══ SUPPLIED MATERIAL ══

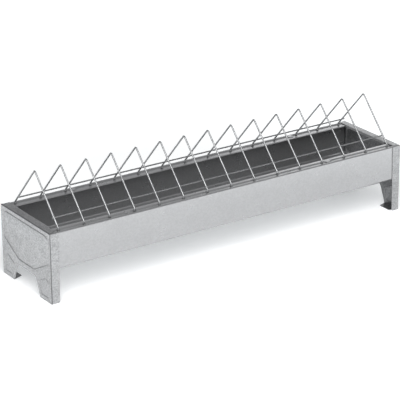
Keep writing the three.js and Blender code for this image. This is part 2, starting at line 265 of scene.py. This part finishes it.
def to_range(nodes, links, value, limits):
    """Stretches a value from 0 to 1 over two limits."""
    node = nodes.new("ShaderNodeMapRange")
    node.inputs["To Min"].default_value = limits[0]
    node.inputs["To Max"].default_value = limits[1]
    links.new(value, node.inputs["Value"])
    return node.outputs["Result"]


def blended(nodes, links, first, second, share):
    node = nodes.new("ShaderNodeMix")
    node.inputs["Factor"].default_value = share
    links.new(first, node.inputs["A"])
    links.new(second, node.inputs["B"])
    return node.outputs["Result"]


def ramp(nodes, links, value, places, tones):
    """Colour that goes from the first tone to the second between two places of a value."""
    node = nodes.new("ShaderNodeValToRGB")
    for element, place, tone in zip(node.color_ramp.elements, places, tones):
        element.position = place
        element.color = (*tone, 1)
    links.new(value, node.inputs["Fac"])
    return node.outputs["Color"]


def tint(nodes, links, shader, value, tones):
    """Base colour of a metal, between its dark and light tones."""
    color = ramp(nodes, links, value, (TONE_START, TONE_END), tones)
    links.new(color, shader.inputs["Base Color"])


def bump(nodes, links, shader, height, strength, distance):
    node = nodes.new("ShaderNodeBump")
    node.inputs["Strength"].default_value = strength
    node.inputs["Distance"].default_value = distance
    links.new(height, node.inputs["Height"])
    links.new(node.outputs["Normal"], shader.inputs["Normal"])


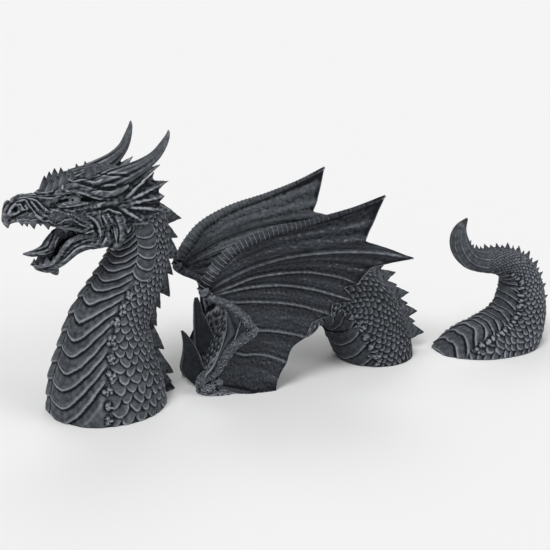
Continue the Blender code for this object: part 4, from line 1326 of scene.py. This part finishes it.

═══

** WHAT IS EXPECTED **
Give the entries again in full, exactly as they are written.

** ANSWER TO THIS PROBLEM **
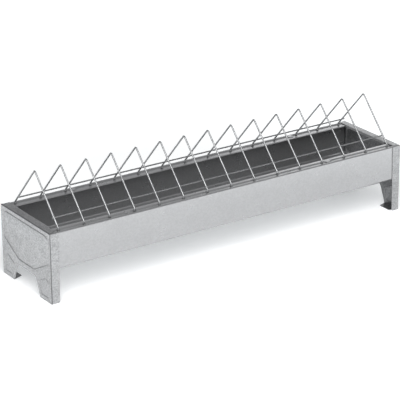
Keep writing the three.js and Blender code for this image. This is part 2, starting at line 265 of scene.py. This part finishes it.
def to_range(nodes, links, value, limits):
    """Stretches a value from 0 to 1 over two limits."""
    node = nodes.new("ShaderNodeMapRange")
    node.inputs["To Min"].default_value = limits[0]
    node.inputs["To Max"].default_value = limits[1]
    links.new(value, node.inputs["Value"])
    return node.outputs["Result"]


def blended(nodes, links, first, second, share):
    node = nodes.new("ShaderNodeMix")
    node.inputs["Factor"].default_value = share
    links.new(first, node.inputs["A"])
    links.new(second, node.inputs["B"])
    return node.outputs["Result"]


def ramp(nodes, links, value, places, tones):
    """Colour that goes from the first tone to the second between two places of a value."""
    node = nodes.new("ShaderNodeValToRGB")
    for element, place, tone in zip(node.color_ramp.elements, places, tones):
        element.position = place
        element.color = (*tone, 1)
    links.new(value, node.inputs["Fac"])
    return node.outputs["Color"]


def tint(nodes, links, shader, value, tones):
    """Base colour of a metal, between its dark and light tones."""
    color = ramp(nodes, links, value, (TONE_START, TONE_END), tones)
    links.new(color, shader.inputs["Base Color"])


def bump(nodes, links, shader, height, strength, distance):
    node = nodes.new("ShaderNodeBump")
    node.inputs["Strength"].default_value = strength
    node.inputs["Distance"].default_value = distance
    links.new(height, node.inputs["Height"])
    links.new(node.outputs["Normal"], shader.inputs["Normal"])


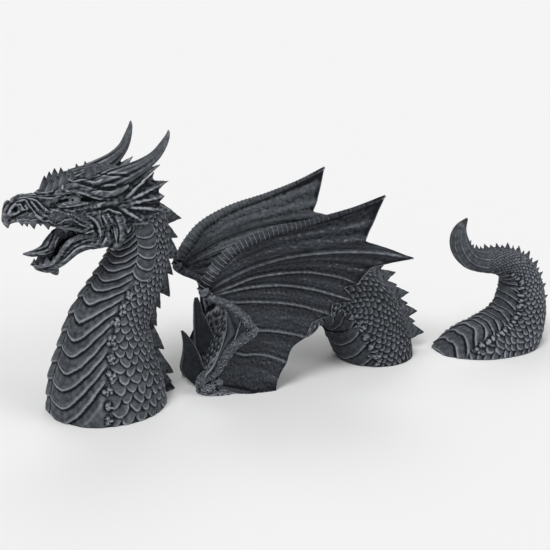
Continue the Blender code for this object: part 4, from line 1326 of scene.py. This part finishes it.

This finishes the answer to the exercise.